* WRITTEN PROBLEM *
Print all of the data exactly.

◆ ◆ ◆ ◆ ◆ ◆ ◆

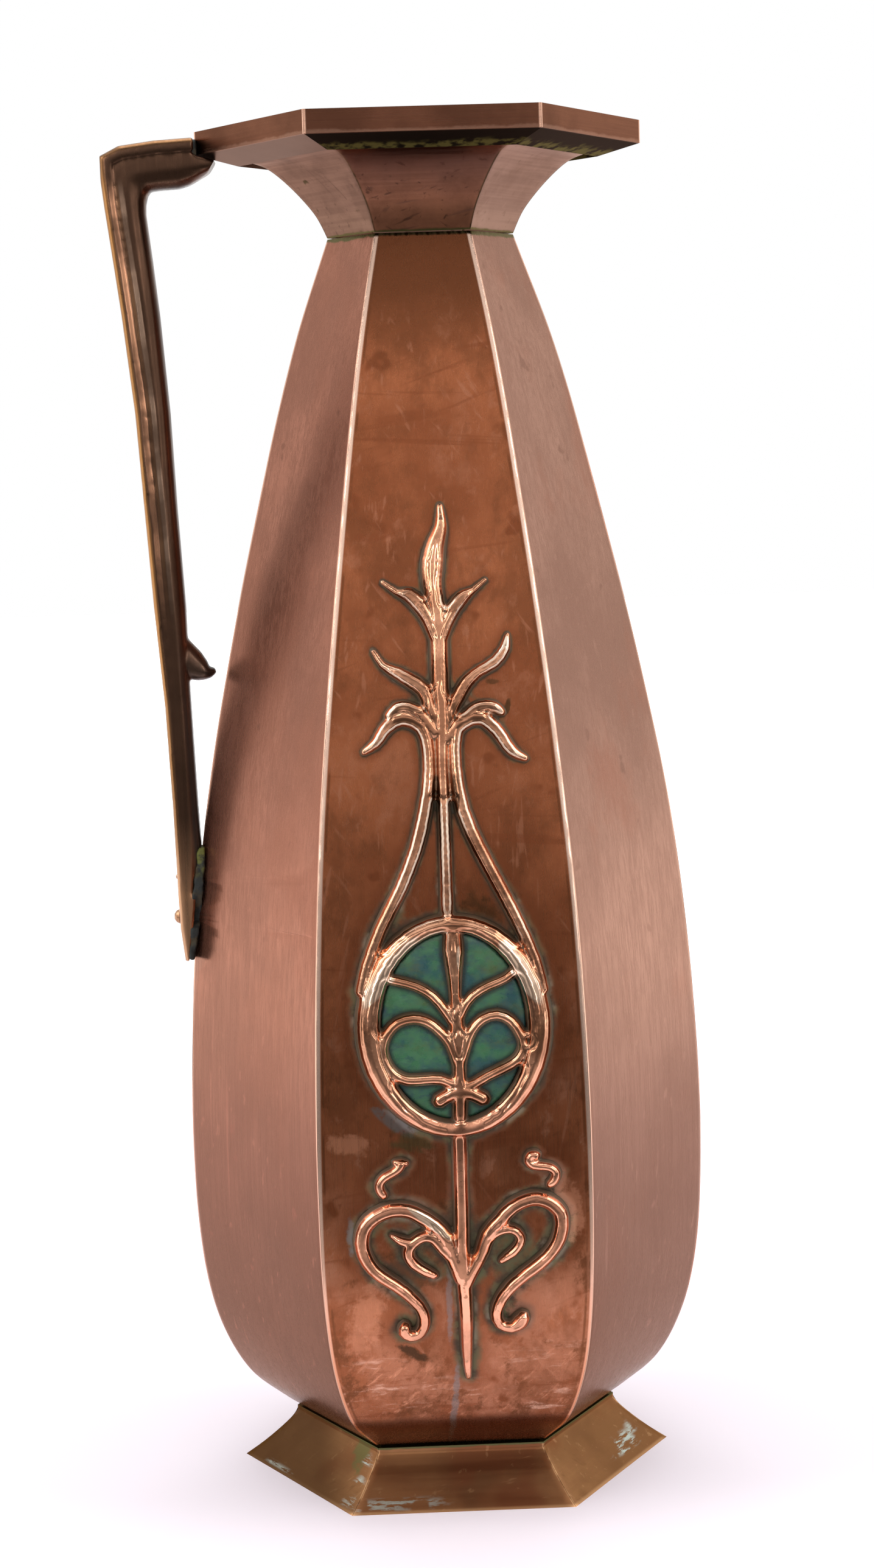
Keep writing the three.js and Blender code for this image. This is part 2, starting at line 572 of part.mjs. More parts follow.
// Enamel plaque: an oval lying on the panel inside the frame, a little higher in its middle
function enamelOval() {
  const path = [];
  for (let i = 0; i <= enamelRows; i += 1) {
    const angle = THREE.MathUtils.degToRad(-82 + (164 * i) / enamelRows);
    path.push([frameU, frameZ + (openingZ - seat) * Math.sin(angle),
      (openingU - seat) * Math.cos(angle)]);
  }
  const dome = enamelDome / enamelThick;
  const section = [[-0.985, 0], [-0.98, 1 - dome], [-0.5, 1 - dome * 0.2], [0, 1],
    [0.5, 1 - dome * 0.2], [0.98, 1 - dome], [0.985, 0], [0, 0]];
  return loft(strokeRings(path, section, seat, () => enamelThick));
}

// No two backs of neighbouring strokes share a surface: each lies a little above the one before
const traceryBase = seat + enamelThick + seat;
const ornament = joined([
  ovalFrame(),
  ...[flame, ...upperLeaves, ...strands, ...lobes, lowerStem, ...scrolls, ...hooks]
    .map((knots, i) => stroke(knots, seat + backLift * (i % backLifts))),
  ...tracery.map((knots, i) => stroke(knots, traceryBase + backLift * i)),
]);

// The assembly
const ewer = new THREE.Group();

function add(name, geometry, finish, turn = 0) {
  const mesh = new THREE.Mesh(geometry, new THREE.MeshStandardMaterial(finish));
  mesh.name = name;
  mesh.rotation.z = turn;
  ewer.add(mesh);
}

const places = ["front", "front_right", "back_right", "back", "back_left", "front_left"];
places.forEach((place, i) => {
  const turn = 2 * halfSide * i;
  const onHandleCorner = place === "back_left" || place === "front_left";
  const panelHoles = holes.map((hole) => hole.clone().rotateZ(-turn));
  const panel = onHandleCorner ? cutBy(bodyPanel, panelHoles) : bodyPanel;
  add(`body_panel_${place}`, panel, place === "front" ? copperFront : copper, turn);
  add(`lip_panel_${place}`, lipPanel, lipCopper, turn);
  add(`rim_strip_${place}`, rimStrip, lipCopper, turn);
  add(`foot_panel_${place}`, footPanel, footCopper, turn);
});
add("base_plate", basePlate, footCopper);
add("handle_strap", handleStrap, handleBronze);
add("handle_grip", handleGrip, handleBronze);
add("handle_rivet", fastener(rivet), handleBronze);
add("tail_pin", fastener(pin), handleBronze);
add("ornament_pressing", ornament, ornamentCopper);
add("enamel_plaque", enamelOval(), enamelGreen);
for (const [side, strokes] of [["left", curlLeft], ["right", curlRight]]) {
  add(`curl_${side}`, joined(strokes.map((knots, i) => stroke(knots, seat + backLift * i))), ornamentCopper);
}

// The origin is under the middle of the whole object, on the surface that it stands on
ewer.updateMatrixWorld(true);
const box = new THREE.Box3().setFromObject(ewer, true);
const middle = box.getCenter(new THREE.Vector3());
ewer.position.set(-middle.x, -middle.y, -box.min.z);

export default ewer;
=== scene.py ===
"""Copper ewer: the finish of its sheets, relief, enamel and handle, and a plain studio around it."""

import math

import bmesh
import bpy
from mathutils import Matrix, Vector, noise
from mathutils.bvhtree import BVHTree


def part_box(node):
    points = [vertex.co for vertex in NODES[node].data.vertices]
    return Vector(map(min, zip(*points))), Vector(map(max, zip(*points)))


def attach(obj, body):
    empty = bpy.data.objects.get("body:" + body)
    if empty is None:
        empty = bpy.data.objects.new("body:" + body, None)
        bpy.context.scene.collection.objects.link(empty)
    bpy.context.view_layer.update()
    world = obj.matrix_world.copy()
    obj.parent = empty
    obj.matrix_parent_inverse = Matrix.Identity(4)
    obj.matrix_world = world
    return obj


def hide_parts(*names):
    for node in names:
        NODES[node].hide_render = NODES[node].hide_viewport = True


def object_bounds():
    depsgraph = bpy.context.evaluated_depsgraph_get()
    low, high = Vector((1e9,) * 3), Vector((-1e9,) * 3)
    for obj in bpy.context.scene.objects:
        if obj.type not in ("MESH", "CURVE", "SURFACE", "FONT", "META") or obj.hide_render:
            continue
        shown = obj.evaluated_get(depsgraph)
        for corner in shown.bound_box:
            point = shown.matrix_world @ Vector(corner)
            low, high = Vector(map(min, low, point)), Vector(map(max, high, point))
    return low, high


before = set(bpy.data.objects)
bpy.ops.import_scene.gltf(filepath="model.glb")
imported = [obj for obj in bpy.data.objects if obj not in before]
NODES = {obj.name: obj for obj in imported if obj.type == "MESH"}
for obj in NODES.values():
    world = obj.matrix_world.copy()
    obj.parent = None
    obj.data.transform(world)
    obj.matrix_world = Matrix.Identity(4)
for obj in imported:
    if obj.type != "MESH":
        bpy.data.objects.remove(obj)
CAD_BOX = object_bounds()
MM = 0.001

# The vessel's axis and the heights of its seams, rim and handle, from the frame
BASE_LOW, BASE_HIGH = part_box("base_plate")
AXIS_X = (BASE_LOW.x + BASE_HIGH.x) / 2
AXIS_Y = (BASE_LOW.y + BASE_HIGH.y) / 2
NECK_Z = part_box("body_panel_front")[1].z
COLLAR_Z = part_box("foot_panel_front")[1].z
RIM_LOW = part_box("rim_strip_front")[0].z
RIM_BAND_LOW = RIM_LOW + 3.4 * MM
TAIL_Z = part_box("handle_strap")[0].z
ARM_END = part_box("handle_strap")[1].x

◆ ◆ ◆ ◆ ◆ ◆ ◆

* ANSWER TO THIS PROBLEM *
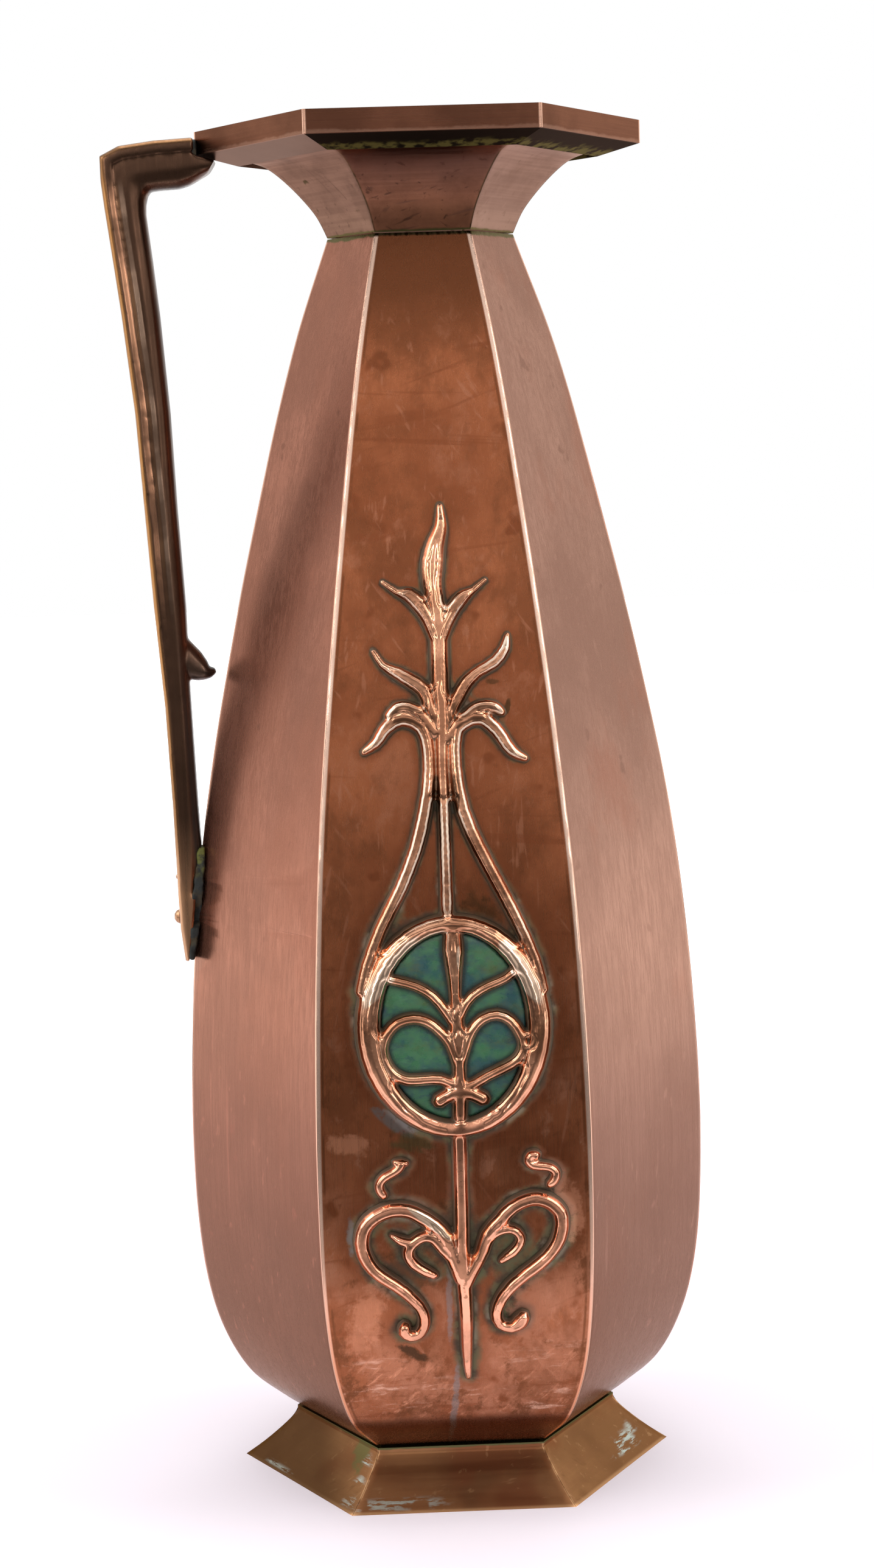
Keep writing the three.js and Blender code for this image. This is part 2, starting at line 572 of part.mjs. More parts follow.
// Enamel plaque: an oval lying on the panel inside the frame, a little higher in its middle
function enamelOval() {
  const path = [];
  for (let i = 0; i <= enamelRows; i += 1) {
    const angle = THREE.MathUtils.degToRad(-82 + (164 * i) / enamelRows);
    path.push([frameU, frameZ + (openingZ - seat) * Math.sin(angle),
      (openingU - seat) * Math.cos(angle)]);
  }
  const dome = enamelDome / enamelThick;
  const section = [[-0.985, 0], [-0.98, 1 - dome], [-0.5, 1 - dome * 0.2], [0, 1],
    [0.5, 1 - dome * 0.2], [0.98, 1 - dome], [0.985, 0], [0, 0]];
  return loft(strokeRings(path, section, seat, () => enamelThick));
}

// No two backs of neighbouring strokes share a surface: each lies a little above the one before
const traceryBase = seat + enamelThick + seat;
const ornament = joined([
  ovalFrame(),
  ...[flame, ...upperLeaves, ...strands, ...lobes, lowerStem, ...scrolls, ...hooks]
    .map((knots, i) => stroke(knots, seat + backLift * (i % backLifts))),
  ...tracery.map((knots, i) => stroke(knots, traceryBase + backLift * i)),
]);

// The assembly
const ewer = new THREE.Group();

function add(name, geometry, finish, turn = 0) {
  const mesh = new THREE.Mesh(geometry, new THREE.MeshStandardMaterial(finish));
  mesh.name = name;
  mesh.rotation.z = turn;
  ewer.add(mesh);
}

const places = ["front", "front_right", "back_right", "back", "back_left", "front_left"];
places.forEach((place, i) => {
  const turn = 2 * halfSide * i;
  const onHandleCorner = place === "back_left" || place === "front_left";
  const panelHoles = holes.map((hole) => hole.clone().rotateZ(-turn));
  const panel = onHandleCorner ? cutBy(bodyPanel, panelHoles) : bodyPanel;
  add(`body_panel_${place}`, panel, place === "front" ? copperFront : copper, turn);
  add(`lip_panel_${place}`, lipPanel, lipCopper, turn);
  add(`rim_strip_${place}`, rimStrip, lipCopper, turn);
  add(`foot_panel_${place}`, footPanel, footCopper, turn);
});
add("base_plate", basePlate, footCopper);
add("handle_strap", handleStrap, handleBronze);
add("handle_grip", handleGrip, handleBronze);
add("handle_rivet", fastener(rivet), handleBronze);
add("tail_pin", fastener(pin), handleBronze);
add("ornament_pressing", ornament, ornamentCopper);
add("enamel_plaque", enamelOval(), enamelGreen);
for (const [side, strokes] of [["left", curlLeft], ["right", curlRight]]) {
  add(`curl_${side}`, joined(strokes.map((knots, i) => stroke(knots, seat + backLift * i))), ornamentCopper);
}

// The origin is under the middle of the whole object, on the surface that it stands on
ewer.updateMatrixWorld(true);
const box = new THREE.Box3().setFromObject(ewer, true);
const middle = box.getCenter(new THREE.Vector3());
ewer.position.set(-middle.x, -middle.y, -box.min.z);

export default ewer;
=== scene.py ===
"""Copper ewer: the finish of its sheets, relief, enamel and handle, and a plain studio around it."""

import math

import bmesh
import bpy
from mathutils import Matrix, Vector, noise
from mathutils.bvhtree import BVHTree


def part_box(node):
    points = [vertex.co for vertex in NODES[node].data.vertices]
    return Vector(map(min, zip(*points))), Vector(map(max, zip(*points)))


def attach(obj, body):
    empty = bpy.data.objects.get("body:" + body)
    if empty is None:
        empty = bpy.data.objects.new("body:" + body, None)
        bpy.context.scene.collection.objects.link(empty)
    bpy.context.view_layer.update()
    world = obj.matrix_world.copy()
    obj.parent = empty
    obj.matrix_parent_inverse = Matrix.Identity(4)
    obj.matrix_world = world
    return obj


def hide_parts(*names):
    for node in names:
        NODES[node].hide_render = NODES[node].hide_viewport = True


def object_bounds():
    depsgraph = bpy.context.evaluated_depsgraph_get()
    low, high = Vector((1e9,) * 3), Vector((-1e9,) * 3)
    for obj in bpy.context.scene.objects:
        if obj.type not in ("MESH", "CURVE", "SURFACE", "FONT", "META") or obj.hide_render:
            continue
        shown = obj.evaluated_get(depsgraph)
        for corner in shown.bound_box:
            point = shown.matrix_world @ Vector(corner)
            low, high = Vector(map(min, low, point)), Vector(map(max, high, point))
    return low, high


before = set(bpy.data.objects)
bpy.ops.import_scene.gltf(filepath="model.glb")
imported = [obj for obj in bpy.data.objects if obj not in before]
NODES = {obj.name: obj for obj in imported if obj.type == "MESH"}
for obj in NODES.values():
    world = obj.matrix_world.copy()
    obj.parent = None
    obj.data.transform(world)
    obj.matrix_world = Matrix.Identity(4)
for obj in imported:
    if obj.type != "MESH":
        bpy.data.objects.remove(obj)
CAD_BOX = object_bounds()
MM = 0.001

# The vessel's axis and the heights of its seams, rim and handle, from the frame
BASE_LOW, BASE_HIGH = part_box("base_plate")
AXIS_X = (BASE_LOW.x + BASE_HIGH.x) / 2
AXIS_Y = (BASE_LOW.y + BASE_HIGH.y) / 2
NECK_Z = part_box("body_panel_front")[1].z
COLLAR_Z = part_box("foot_panel_front")[1].z
RIM_LOW = part_box("rim_strip_front")[0].z
RIM_BAND_LOW = RIM_LOW + 3.4 * MM
TAIL_Z = part_box("handle_strap")[0].z
ARM_END = part_box("handle_strap")[1].x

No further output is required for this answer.